Now that you are caught up, let's get back to the monster interrupting my jam session. I wasn't able to get rid of him, I wasn't in a state of peace and wasn't going to do my breathing exercise the middle of wanting to sing with Salt-n-Pepa.
So, I decide to listen, which I typically do not recommend, but I wanted to hear what he *the monster had to say, as always we start off with him telling me I am not good enough. He wanted to take away this moment of happiness. He wanted me to turn on the sad songs that I've avoid so I HAVE to deal with HD I have to get depressed and have him control what may come into my mind.

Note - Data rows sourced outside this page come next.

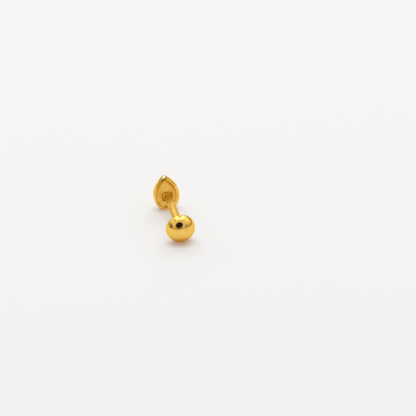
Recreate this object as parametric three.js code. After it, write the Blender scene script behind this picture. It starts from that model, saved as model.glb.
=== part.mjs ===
// A gold stud earring with a screw back, as it rests on a table.
// Millimetres, +Z up. The post runs along Y: the pear-shaped head is at +Y, the screw dome at -Y.
// The origin is the centre of the base of the bounding box, so the table is the plane z = 0.
import * as THREE from 'three';
import { mergeVertices } from 'three/addons/utils/BufferGeometryUtils.js';

const DEGREE = Math.PI / 180;
const WELD_DISTANCE = 1e-4;

// The stud as a whole.
const AXIS_HEIGHT = 1.96; // the post's axis above the table
const LOBE_SPACE = 7.7; // from the dome's flat face to the rim of the head, where the ear lobe goes
const FIT_GAP = 0.03; // left between pieces that touch on the real stud

// The pear outline of the head. It is drawn from the middle of its widest line.
const PEAR = {
  halfWidth: 1.78,
  below: 2.36, // to the bottom of the full curve, which the worn flat cuts back to the table
  belowPower: 2.2, // 2 would make half an ellipse, more a squarer curve
  above: 3.05, // to the point where the two flanks would meet
  flankPower: 2, // 1 would make straight flanks, 2 a parabola
  tipRadius: 0.34,
  smallestTipRadius: 0.03,
  lean: 5.8 * DEGREE, // the tip leans a little to the left
  offAxis: -0.176, // the widest line's middle, from the post's axis: to the left of it,
  aboveAxis: 0.31, // and above it
  sides: 72,
};

// The cup of the head, by depth behind the top of its rim. The rim is a rolled bead, rounder at the tip.
const CUP = {
  depth: 0.8,
  floor: 0.46,
  rimWidth: 0.38,
  crest: 0.19, // how far in the rim's crest lies, along the round bottom
  rise: 0.12, // how deep the rim's rounded sides reach there
  tipCrest: 0.28, // the same two at the tip
  tipRise: 0.46,
  shoulderRadius: 0.1,
  crown: 0.42, // the rise of the plain front
  outerSteps: 5,
  innerSteps: 3,
  shoulderSteps: 3,
  crownSteps: 6,
};

const POST = {
  radius: 0.55,
  solderRadius: 0.06, // the fillet of solder round its root
  solderSteps: 3,
  tipChamfer: 0.12,
};

// The inlay in the back of the cup, by depth behind the top of the rim.
const PLATE = {
  ledge: 0.13, // the flat step outside its bead, which is the floor of the groove
  ledgeDepth: 0.24,
  beadRadius: 0.07,
  beadTop: 0.12,
  beadSteps: 4,
  fieldDepth: 0.2,
  fieldDish: 0.03, // how much deeper the field is at the opening
  flutes: 40,
  fluteHeight: 0.05,
  openingOffAxis: -0.08, // the post stands a little right of the opening's middle
  openingHalfWidth: 0.72,
  openingHalfHeight: 0.64,
  openingPower: 5, // 2 would be round, a large number square
  openingEdge: 0.05,
};

const DOME = {
  radius: AXIS_HEIGHT,
  capHeight: 1.54,
  band: 0.1, // the straight side between the cap and the rounded edge
  edgeRadius: 0.16,
  capSteps: 12,
  edgeSteps: 4,
  boreDepth: 1.3,
  boreCone: 0.15,
  boreChamfer: 0.1,
  runningGap: 0.05, // round the post, so that the dome turns freely
  sides: 48,
};
const BORE_END_GAP = 0.12;

// Stations along Y.
const DOME_HEIGHT = DOME.capHeight + DOME.band + DOME.edgeRadius;
const LENGTH = DOME_HEIGHT + LOBE_SPACE + CUP.depth + CUP.crown;
const DOME_CROWN_Y = -LENGTH / 2;
const DOME_FACE_Y = DOME_CROWN_Y + DOME_HEIGHT;
const RIM_Y = DOME_FACE_Y + LOBE_SPACE;
const POST_TIP_Y = DOME_FACE_Y - DOME.boreDepth + BORE_END_GAP;

// The right half runs from the tip (share 0) over the flank to the bottom (share 1).
const TIP_SHARE = 0.06;
const FLANK_SHARE = 0.5;

// The pear outline, drawn in by `inset`, as a closed curve of (x, z) round the middle of its widest line.
class PearOutline extends THREE.Curve {
  constructor(inset) {
    super();
    const tipSlope = (PEAR.flankPower * PEAR.halfWidth) / PEAR.above;
    this.halfWidth = PEAR.halfWidth - inset;
    this.below = PEAR.below - inset;
    this.above = PEAR.above - inset / Math.sin(Math.atan(tipSlope));
    this.tipRadius = Math.max(PEAR.tipRadius - inset, PEAR.smallestTipRadius);
    this.setTip();
  }

  flankX(z) {
    return this.halfWidth * (1 - (z / this.above) ** PEAR.flankPower);
  }

  // The angle of the flank from the vertical.
  flankAngle(z) {
    const slope = (PEAR.flankPower * this.halfWidth * (z / this.above) ** (PEAR.flankPower - 1)) / this.above;
    return Math.atan(slope);
  }

  // Finds where the tip's small arc leaves the flank, by halving.
  setTip() {
    let low = this.above / 2;
    let high = this.above;
    for (let step = 0; step < 40; step += 1) {
      const z = (low + high) / 2;
      const radius = this.flankX(z) / Math.cos(this.flankAngle(z));
      if (radius > this.tipRadius) low = z;
      else high = z;
    }
    this.tipZ = low;
    this.tipTurn = Math.PI / 2 - this.flankAngle(low);
    this.tipCentre = low - this.tipRadius * Math.cos(this.tipTurn);
  }

  rightHalf(share) {
    if (share < TIP_SHARE) {
      const turn = (share / TIP_SHARE) * this.tipTurn;
      return [this.tipRadius * Math.sin(turn), this.tipCentre + this.tipRadius * Math.cos(turn)];
    }
    if (share < FLANK_SHARE) {
      const z = (this.tipZ * (FLANK_SHARE - share)) / (FLANK_SHARE - TIP_SHARE);
      return [this.flankX(z), z];
    }
    const angle = ((share - FLANK_SHARE) / (1 - FLANK_SHARE)) * (Math.PI / 2);
    const power = 2 / PEAR.belowPower;
    return [this.halfWidth * Math.max(Math.cos(angle), 0) ** power, -this.below * Math.sin(angle) ** power];
  }

  getPoint(t, target = new THREE.Vector2()) {
    const right = t <= 0.5;
    const [x, z] = this.rightHalf(right ? 2 * t : 2 - 2 * t);
    return target.set(right ? x : -x, z);
  }
}

const FULL_OUTLINE = new PearOutline(0);

// Evenly spaced places along the outline, the first at the tip.
function outlinePlaces(count) {
  return Array.from({ length: count }, (_, i) => FULL_OUTLINE.getUtoTmapping(i / count));
}

// Leans a point of the pear outline and sets it on the head, measured from the post's axis.
function onHead(point, scale = 1) {
  const centre = new THREE.Vector2(PEAR.offAxis, PEAR.aboveAxis);
  return point.clone().multiplyScalar(scale).rotateAround(new THREE.Vector2(), PEAR.lean).add(centre);
}

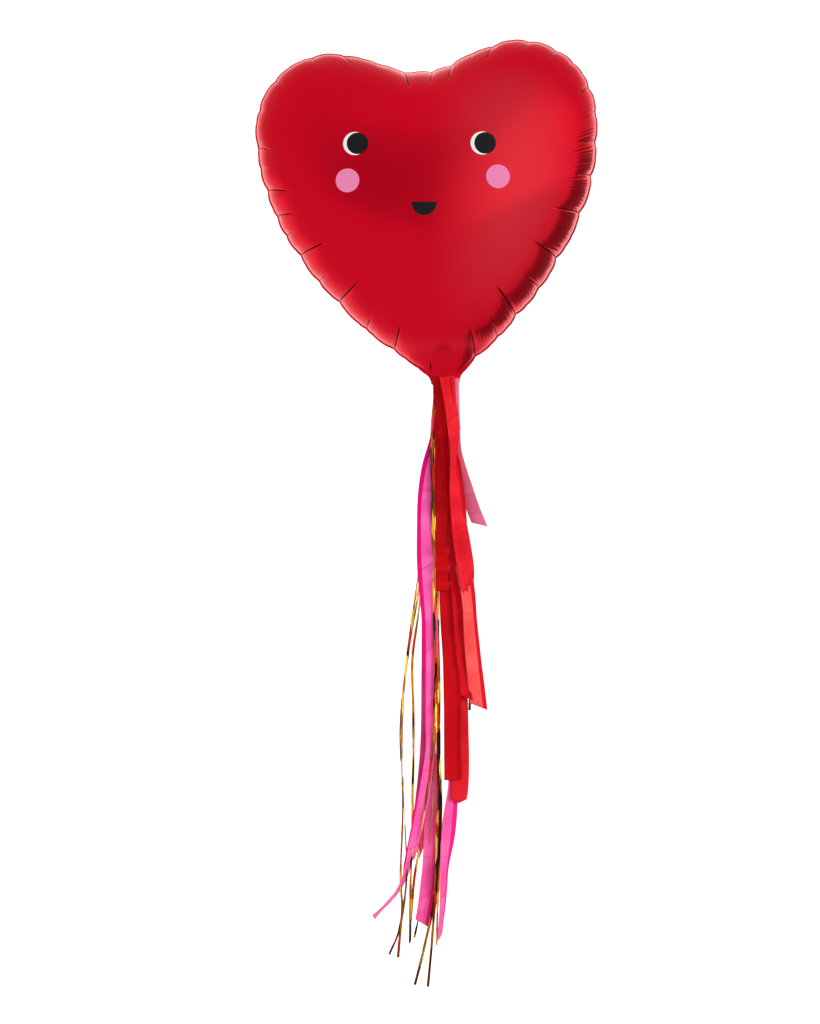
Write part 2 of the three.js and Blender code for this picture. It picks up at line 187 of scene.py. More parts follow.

I let him talk more, "so you'r fat a** is going to join a gym - he laughs - so you are going to walk in there all confident and what?? be on the machine for 5 minutes and leave....and you bought a BATHING SUIT - I saw the bathing suit you picked - you're going to wear that in public .... oh I can't wait for people to see you - I can hear them mooing now...."
I let him say his peace and said to him "yes, I joined a gym. yes, I will walk in confidently. yes, if I can make it to five minutes I will be proud of that and walk out knowing I tried and will come back the next day. and yes, I bought a BATHING SUITE and I am going to rock it when I put it on. I can't control if people talk about me but I can control how I choose to react to them.
I've gotten to a suicide weight point. Which simply stated was my weight point that I said if I ever hit I would end my life. Well I am there and over that number. I don't like living in this skin. I don't like having limited mobility. I chose to eat the food for comfort. However, along the way I found out that I have body dysphoria, over eating issues and a genetic history of overweight people. Nothing is on my side. Add in HD and the emotional toll that comes with that I don't know how I am still able to walk - let alone be "healthy" like I am.
So it's time. It's time for me to put myself out there. Go through the literal blood sweat and tears that we all go through when trying to accomplish a goal.
I know the HD community will support me and I love you all for that. I never thought I'd say this - but to hold myself accountable in the coming days I will post a before pictures ----eeeekkkkkk----with my weight and every week I will do a before and after to hold myself accountable and to show the community that anything is possible. Especially if I can do it.